Back to Dave, though. Co-incidentally, at the end of primary school in 1976, Dave’s dad got transferred back to Oz and so that was the end of Dave, Vegemite, Coca-Cola cut 2/3 to 1/3 with orange squash, and the hypnotic sound of the cello. Thanks to the gift of the World Wide Facetweet thing, Dave appeared out of the interweb ether to say hello about a year ago. It would appear that he’d survived the ravages of all the domestic creepy crawlies he’d waxed so lyrical about as a lad, and appeared to be quite normal, despite ingesting as a child (as we all did) enough sugar to keep the south American economy afloat for a year. More excitingly, two weeks ago he got in touch to say that he was coming over to London on a business trip, and would I like to meet up. It would, after all, be our first opportunity to have a beer together.

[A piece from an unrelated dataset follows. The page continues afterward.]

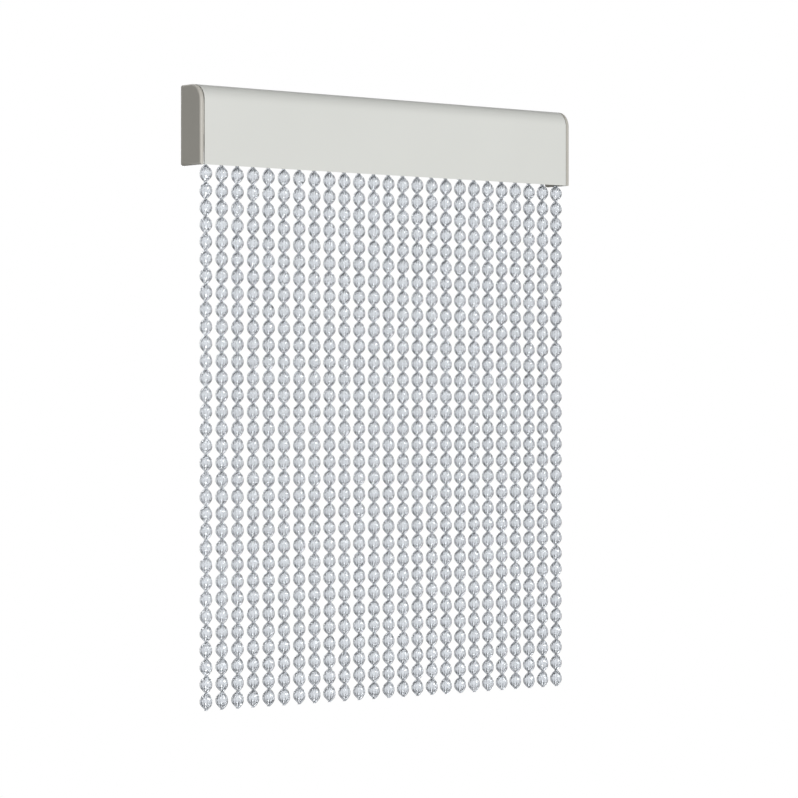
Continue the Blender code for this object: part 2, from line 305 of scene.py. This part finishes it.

Naturally, as any right thinking chap should do when faced with a visitor to these shores, I whisked Dave off to Mr. Kong’s for the standard menu. It was odd in a good way- we were still the same mates, but with a 36-year gap in the conversation. Dave is now an accountant, and I’d guess a pretty good one if they can send him over to the other side of the planet to drum up trade. Evidence of this was the terrifying memory which a financial chap needs to squirrel away all the tiny minutiae of their craft- he could remember virtually everything about our Primary School, right down to the names of the dinner ladies! Apparently, one of them had tattoos. I wouldn’t even have known what a tattoo was then. A very strange phenomenon, talking in great detail to someone about stuff you’ve not even thought about for all that time, and then not having to pay them and book another appointment! Hopefully it won’t be another 36 years!